Material for this exercise >>
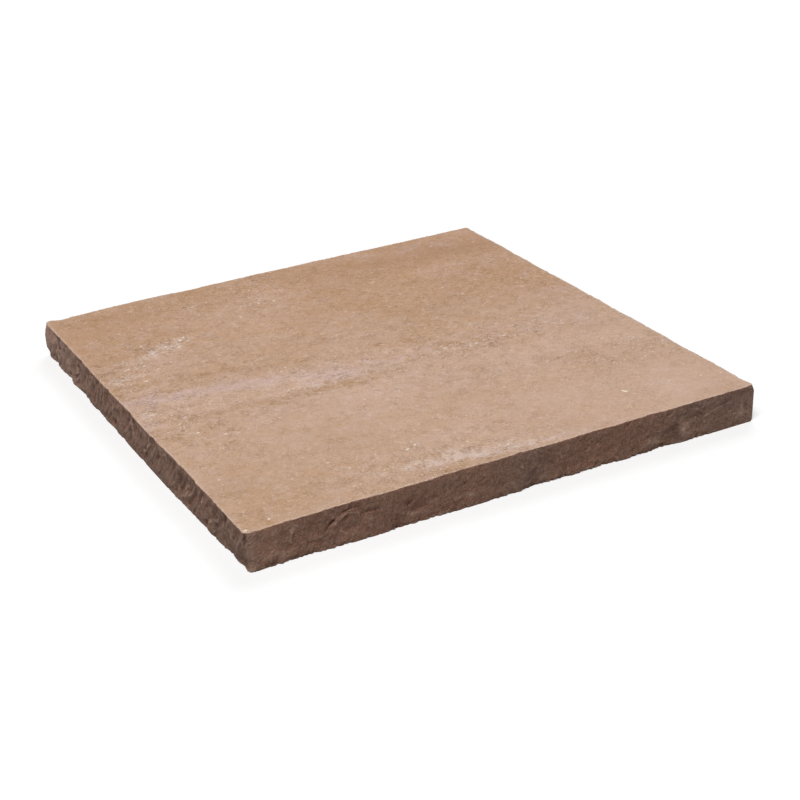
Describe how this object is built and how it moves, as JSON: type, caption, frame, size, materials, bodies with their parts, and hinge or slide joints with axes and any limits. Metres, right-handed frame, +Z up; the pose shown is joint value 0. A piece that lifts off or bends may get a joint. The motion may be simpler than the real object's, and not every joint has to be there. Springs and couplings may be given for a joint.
{
  "type": "pillar cap",
  "caption": "Square slab of tan sandstone with a flat top and rock-faced edges, laid flat as the cap of a masonry pillar.",
  "frame": {"origin": "middle of the sawn bed, on the surface that the slab lies on", "axes": "+Z up through the thickness, +X along the front face, +Y from the front face towards the back one"},
  "size_m": [0.61, 0.61, 0.045],
  "materials": {
    "sandstone": "sawn and lightly textured top, broken rock-faced edges in a darker red-brown"
  },
  "bodies": {
    "root": {"cap": "sandstone"}
  },
  "joints": []
}
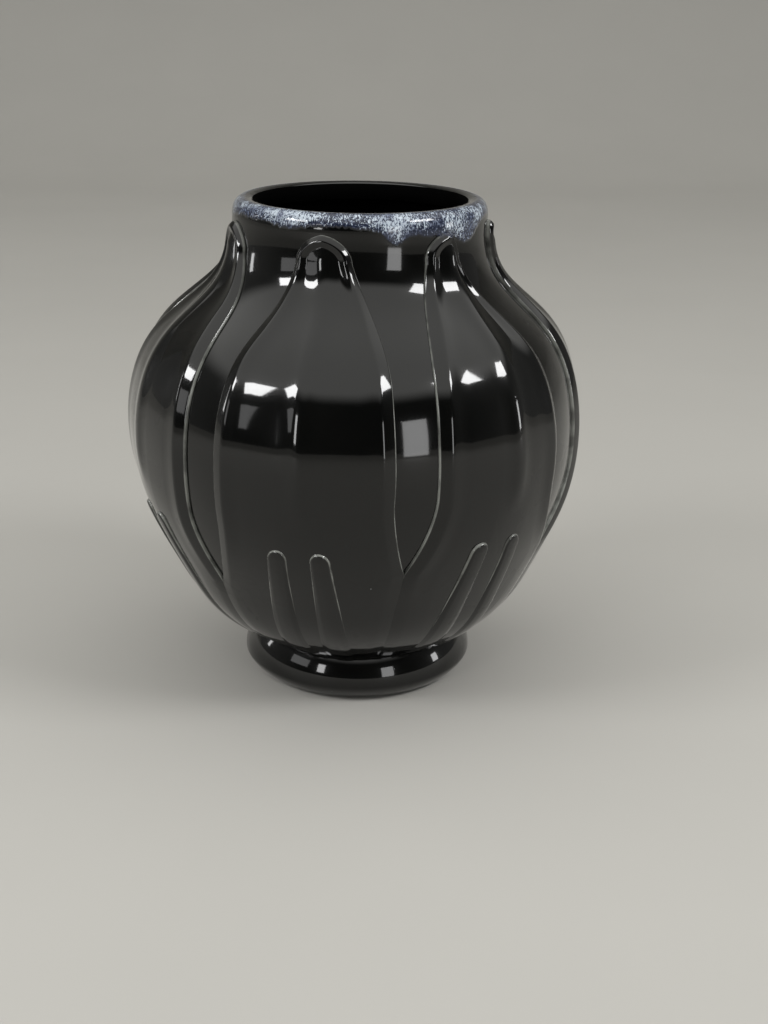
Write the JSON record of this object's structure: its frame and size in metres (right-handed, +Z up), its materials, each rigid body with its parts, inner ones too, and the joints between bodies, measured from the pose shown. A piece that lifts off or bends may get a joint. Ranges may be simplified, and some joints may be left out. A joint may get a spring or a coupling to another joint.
{
  "type": "art pottery vase",
  "caption": "Round bellied pottery vase with a rolled foot ring, wide mouth, applied pointed leaves and shoots, black glaze and a speckled rim.",
  "frame": {"origin": "the middle of the flat face that the foot ring stands on", "axes": "+Z up along the vase's own axis, from the foot to the mouth; -Y towards the side that the picture shows"},
  "size_m": [0.2138, 0.2133, 0.23],
  "materials": {
    "black_glaze": "deep black glaze with a mirror gloss",
    "rim_glaze": "glossy blue and white speckled glaze over dark blue"
  },
  "bodies": {
    "root": {"foot_ring": "black_glaze", "body_wall": "black_glaze", "rim_roll": "rim_glaze", "leaf_1": "black_glaze", "leaf_2": "black_glaze", "leaf_3": "black_glaze", "leaf_4": "black_glaze", "leaf_5": "black_glaze", "leaf_6": "black_glaze", "leaf_7": "black_glaze", "shoot_1_left": "black_glaze", "shoot_1_right": "black_glaze", "shoot_2_left": "black_glaze", "shoot_2_right": "black_glaze", "shoot_3_left": "black_glaze", "shoot_3_right": "black_glaze", "shoot_4_left": "black_glaze", "shoot_4_right": "black_glaze", "shoot_5_left": "black_glaze", "shoot_5_right": "black_glaze", "shoot_6_left": "black_glaze", "shoot_6_right": "black_glaze", "shoot_7_left": "black_glaze", "shoot_7_right": "black_glaze"}
  },
  "joints": []
}
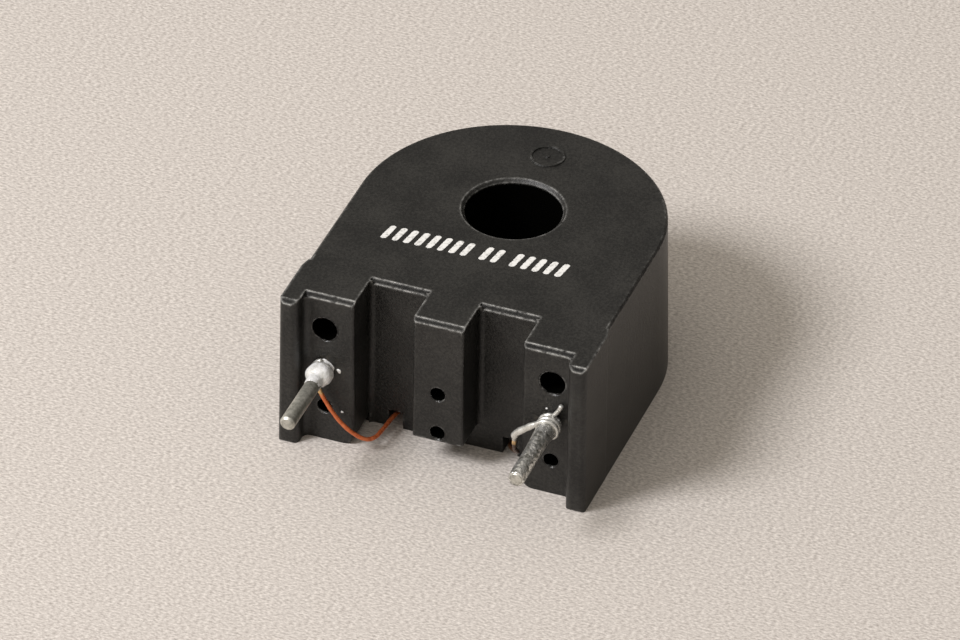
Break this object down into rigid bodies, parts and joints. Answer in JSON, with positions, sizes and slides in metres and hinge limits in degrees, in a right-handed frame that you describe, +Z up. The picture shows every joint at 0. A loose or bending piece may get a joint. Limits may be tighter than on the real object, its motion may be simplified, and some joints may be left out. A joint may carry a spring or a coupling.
{
  "type": "current transformer",
  "caption": "Current transformer for a circuit board: a potted ring core in a D-shaped housing with a through bore, and terminal pins on the flat front.",
  "frame": {"origin": "on the axis of the bore, in the plane of the rim that the housing rests on", "axes": "+Z runs up the bore to the closed face, -Y is the way the terminal pins point, +X is to the right seen from the pins' side"},
  "size_m": [0.0206, 0.0294, 0.0112],
  "materials": {
    "moulding": "spark-eroded matt black, moulded",
    "resin": "cast epoxy, glossy, slightly uneven",
    "outer_tape": "polyester tape",
    "copper": "enamelled copper wire",
    "core_tape": "clear film tape",
    "strip": "wound magnetic strip",
    "pin": "dull tin plate",
    "enamelled_wire": "enamelled copper wire, glossy",
    "tinned_wire": "solder-dipped copper wire",
    "solder": "bright solder"
  },
  "bodies": {
    "root": {"housing": "moulding", "potting": "resin", "outer_tape": "outer_tape", "winding": "copper", "core_tape": "core_tape", "core": "strip", "pin_left": "pin", "pin_right": "pin", "lead_left": "enamelled_wire", "lead_right": "tinned_wire", "solder_left": "solder", "solder_right": "solder"}
  },
  "joints": []
}
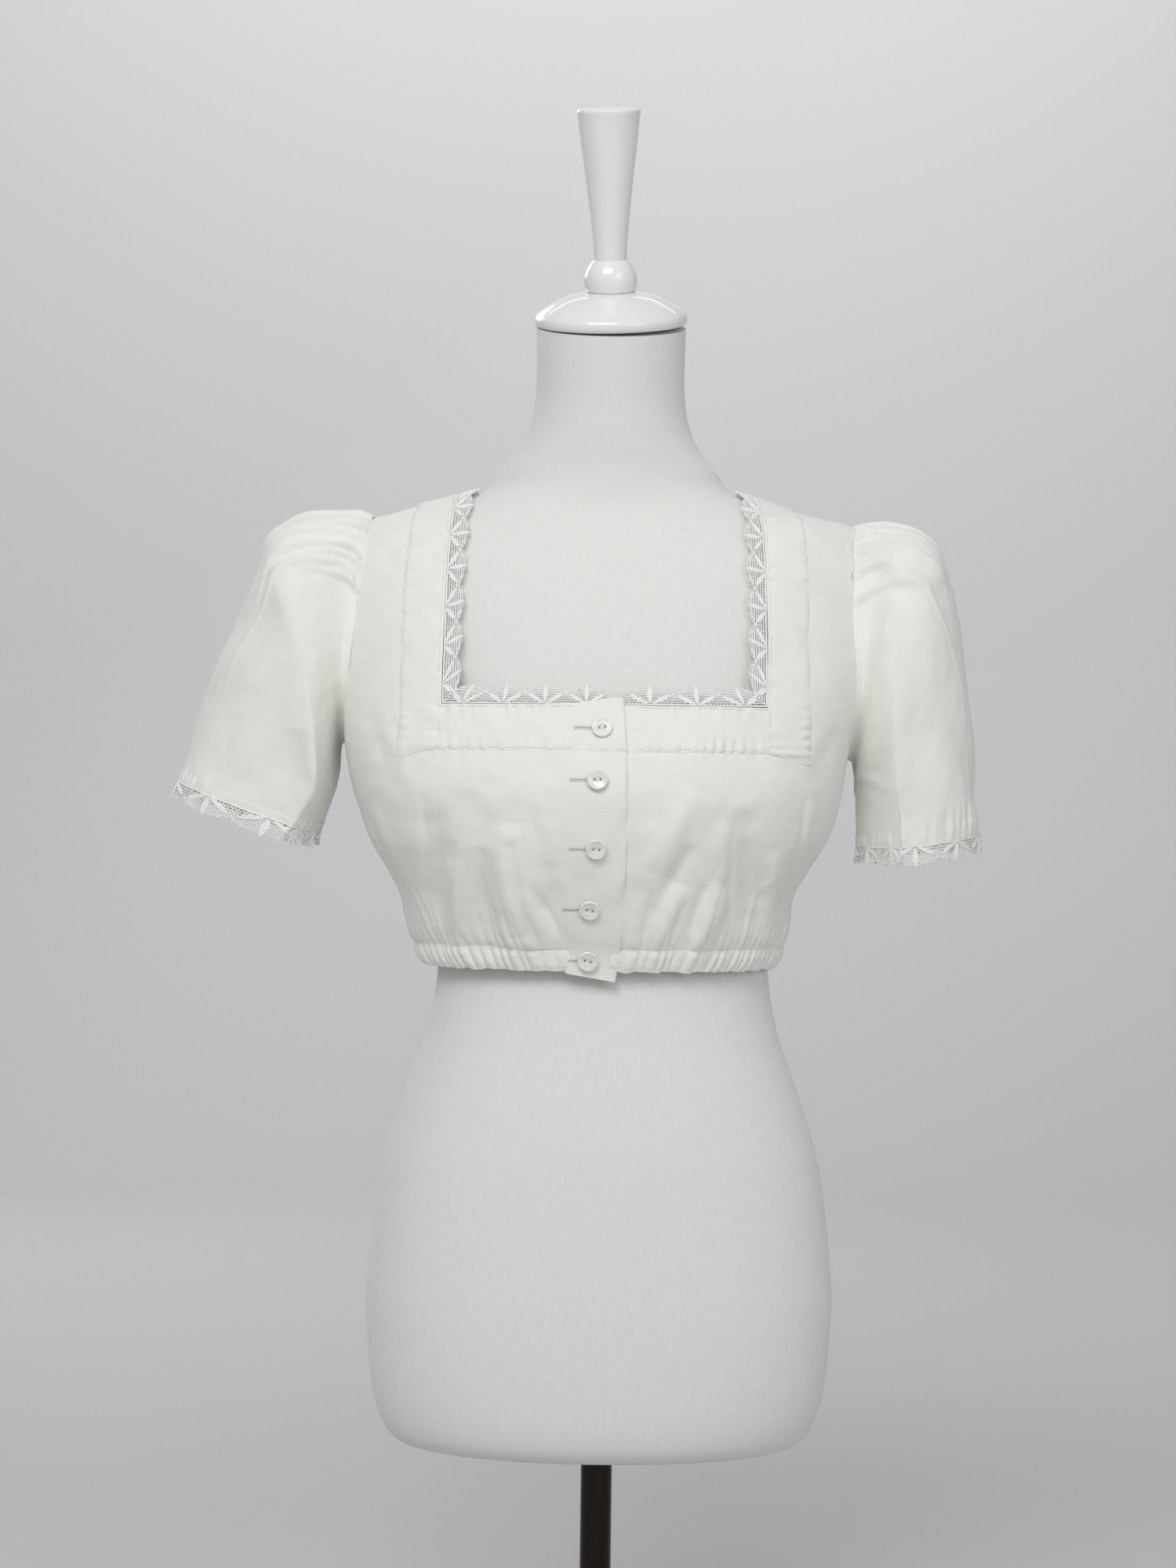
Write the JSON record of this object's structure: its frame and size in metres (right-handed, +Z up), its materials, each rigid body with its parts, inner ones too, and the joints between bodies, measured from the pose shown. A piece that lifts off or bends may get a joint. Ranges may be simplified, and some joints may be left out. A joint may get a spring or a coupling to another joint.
{
  "type": "cropped blouse on a limbless dress form",
  "caption": "Cropped cotton blouse with puffed elbow sleeves, square lace-edged neckline, button placket and gathered elastic hem, worn on a limbless dress form with a round base.",
  "frame": {"origin": "centre of the base plate's underside, on the floor", "axes": "+Z up, front towards -Y, +X to the right of someone who looks at the front"},
  "size_m": [0.5655, 0.3, 1.1299],
  "materials": {
    "cotton": "matte plain-weave cotton, off-white",
    "lace": "raised satin-stitched lace on fine net",
    "jersey": "fine ribbed jersey cover, ivory",
    "lacquer": "white gloss lacquer on turned wood",
    "shell": "pearly shell, polished",
    "steel": "polished chromed steel"
  },
  "bodies": {
    "root": {"front_right": "cotton", "front_left": "cotton", "back": "cotton", "sleeve_right": "cotton", "sleeve_left": "cotton", "neck_band_right": "cotton", "neck_band_left": "cotton", "neck_band_back": "cotton", "placket_right": "cotton", "placket_left": "cotton", "waist_casing_right": "cotton", "waist_casing_left": "cotton", "waist_casing_back": "cotton", "lace_neck_right": "lace", "lace_neck_left": "lace", "lace_neck_back_right": "lace", "lace_neck_back_left": "lace", "lace_cuff_right": "lace", "lace_cuff_left": "lace", "button_1": "shell", "button_2": "shell", "button_3": "shell", "button_4": "shell", "button_5": "shell", "form_torso": "jersey", "neck_cap": "lacquer", "finial": "lacquer", "pole": "steel", "base_plate": "steel"}
  },
  "joints": []
}
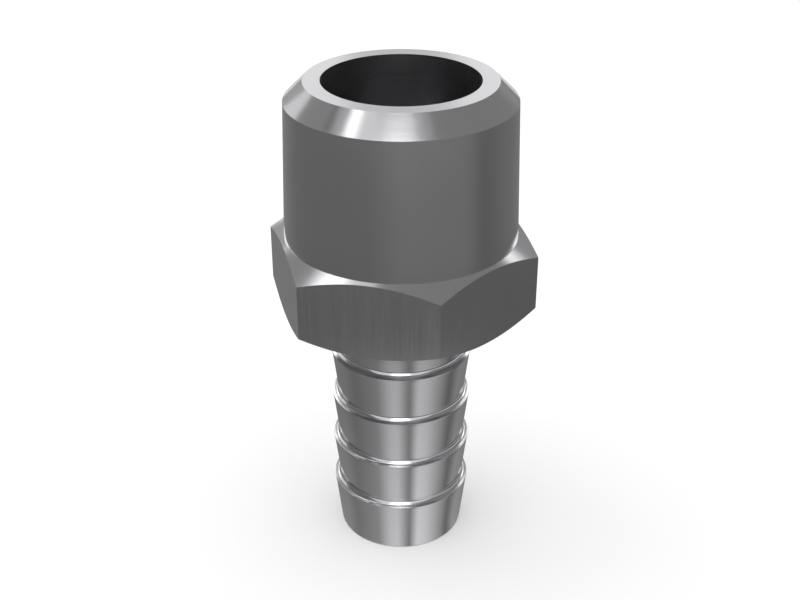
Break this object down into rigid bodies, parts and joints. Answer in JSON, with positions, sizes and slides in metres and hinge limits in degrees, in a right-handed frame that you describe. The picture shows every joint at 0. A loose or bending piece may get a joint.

Set problem >> All of the data above should be transcribed verbatim, with pictures omitted.

Solution to this exercise >>
Describe how this object is built and how it moves, as JSON: type, caption, frame, size, materials, bodies with their parts, and hinge or slide joints with axes and any limits. Metres, right-handed frame, +Z up; the pose shown is joint value 0. A piece that lifts off or bends may get a joint. The motion may be simpler than the real object's, and not every joint has to be there. Springs and couplings may be given for a joint.
{
  "type": "pillar cap",
  "caption": "Square slab of tan sandstone with a flat top and rock-faced edges, laid flat as the cap of a masonry pillar.",
  "frame": {"origin": "middle of the sawn bed, on the surface that the slab lies on", "axes": "+Z up through the thickness, +X along the front face, +Y from the front face towards the back one"},
  "size_m": [0.61, 0.61, 0.045],
  "materials": {
    "sandstone": "sawn and lightly textured top, broken rock-faced edges in a darker red-brown"
  },
  "bodies": {
    "root": {"cap": "sandstone"}
  },
  "joints": []
}
Write the JSON record of this object's structure: its frame and size in metres (right-handed, +Z up), its materials, each rigid body with its parts, inner ones too, and the joints between bodies, measured from the pose shown. A piece that lifts off or bends may get a joint. Ranges may be simplified, and some joints may be left out. A joint may get a spring or a coupling to another joint.
{
  "type": "art pottery vase",
  "caption": "Round bellied pottery vase with a rolled foot ring, wide mouth, applied pointed leaves and shoots, black glaze and a speckled rim.",
  "frame": {"origin": "the middle of the flat face that the foot ring stands on", "axes": "+Z up along the vase's own axis, from the foot to the mouth; -Y towards the side that the picture shows"},
  "size_m": [0.2138, 0.2133, 0.23],
  "materials": {
    "black_glaze": "deep black glaze with a mirror gloss",
    "rim_glaze": "glossy blue and white speckled glaze over dark blue"
  },
  "bodies": {
    "root": {"foot_ring": "black_glaze", "body_wall": "black_glaze", "rim_roll": "rim_glaze", "leaf_1": "black_glaze", "leaf_2": "black_glaze", "leaf_3": "black_glaze", "leaf_4": "black_glaze", "leaf_5": "black_glaze", "leaf_6": "black_glaze", "leaf_7": "black_glaze", "shoot_1_left": "black_glaze", "shoot_1_right": "black_glaze", "shoot_2_left": "black_glaze", "shoot_2_right": "black_glaze", "shoot_3_left": "black_glaze", "shoot_3_right": "black_glaze", "shoot_4_left": "black_glaze", "shoot_4_right": "black_glaze", "shoot_5_left": "black_glaze", "shoot_5_right": "black_glaze", "shoot_6_left": "black_glaze", "shoot_6_right": "black_glaze", "shoot_7_left": "black_glaze", "shoot_7_right": "black_glaze"}
  },
  "joints": []
}
Break this object down into rigid bodies, parts and joints. Answer in JSON, with positions, sizes and slides in metres and hinge limits in degrees, in a right-handed frame that you describe, +Z up. The picture shows every joint at 0. A loose or bending piece may get a joint. Limits may be tighter than on the real object, its motion may be simplified, and some joints may be left out. A joint may carry a spring or a coupling.
{
  "type": "current transformer",
  "caption": "Current transformer for a circuit board: a potted ring core in a D-shaped housing with a through bore, and terminal pins on the flat front.",
  "frame": {"origin": "on the axis of the bore, in the plane of the rim that the housing rests on", "axes": "+Z runs up the bore to the closed face, -Y is the way the terminal pins point, +X is to the right seen from the pins' side"},
  "size_m": [0.0206, 0.0294, 0.0112],
  "materials": {
    "moulding": "spark-eroded matt black, moulded",
    "resin": "cast epoxy, glossy, slightly uneven",
    "outer_tape": "polyester tape",
    "copper": "enamelled copper wire",
    "core_tape": "clear film tape",
    "strip": "wound magnetic strip",
    "pin": "dull tin plate",
    "enamelled_wire": "enamelled copper wire, glossy",
    "tinned_wire": "solder-dipped copper wire",
    "solder": "bright solder"
  },
  "bodies": {
    "root": {"housing": "moulding", "potting": "resin", "outer_tape": "outer_tape", "winding": "copper", "core_tape": "core_tape", "core": "strip", "pin_left": "pin", "pin_right": "pin", "lead_left": "enamelled_wire", "lead_right": "tinned_wire", "solder_left": "solder", "solder_right": "solder"}
  },
  "joints": []
}
Write the JSON record of this object's structure: its frame and size in metres (right-handed, +Z up), its materials, each rigid body with its parts, inner ones too, and the joints between bodies, measured from the pose shown. A piece that lifts off or bends may get a joint. Ranges may be simplified, and some joints may be left out. A joint may get a spring or a coupling to another joint.
{
  "type": "cropped blouse on a limbless dress form",
  "caption": "Cropped cotton blouse with puffed elbow sleeves, square lace-edged neckline, button placket and gathered elastic hem, worn on a limbless dress form with a round base.",
  "frame": {"origin": "centre of the base plate's underside, on the floor", "axes": "+Z up, front towards -Y, +X to the right of someone who looks at the front"},
  "size_m": [0.5655, 0.3, 1.1299],
  "materials": {
    "cotton": "matte plain-weave cotton, off-white",
    "lace": "raised satin-stitched lace on fine net",
    "jersey": "fine ribbed jersey cover, ivory",
    "lacquer": "white gloss lacquer on turned wood",
    "shell": "pearly shell, polished",
    "steel": "polished chromed steel"
  },
  "bodies": {
    "root": {"front_right": "cotton", "front_left": "cotton", "back": "cotton", "sleeve_right": "cotton", "sleeve_left": "cotton", "neck_band_right": "cotton", "neck_band_left": "cotton", "neck_band_back": "cotton", "placket_right": "cotton", "placket_left": "cotton", "waist_casing_right": "cotton", "waist_casing_left": "cotton", "waist_casing_back": "cotton", "lace_neck_right": "lace", "lace_neck_left": "lace", "lace_neck_back_right": "lace", "lace_neck_back_left": "lace", "lace_cuff_right": "lace", "lace_cuff_left": "lace", "button_1": "shell", "button_2": "shell", "button_3": "shell", "button_4": "shell", "button_5": "shell", "form_torso": "jersey", "neck_cap": "lacquer", "finial": "lacquer", "pole": "steel", "base_plate": "steel"}
  },
  "joints": []
}
Break this object down into rigid bodies, parts and joints. Answer in JSON, with positions, sizes and slides in metres and hinge limits in degrees, in a right-handed frame that you describe. The picture shows every joint at 0. A loose or bending piece may get a joint.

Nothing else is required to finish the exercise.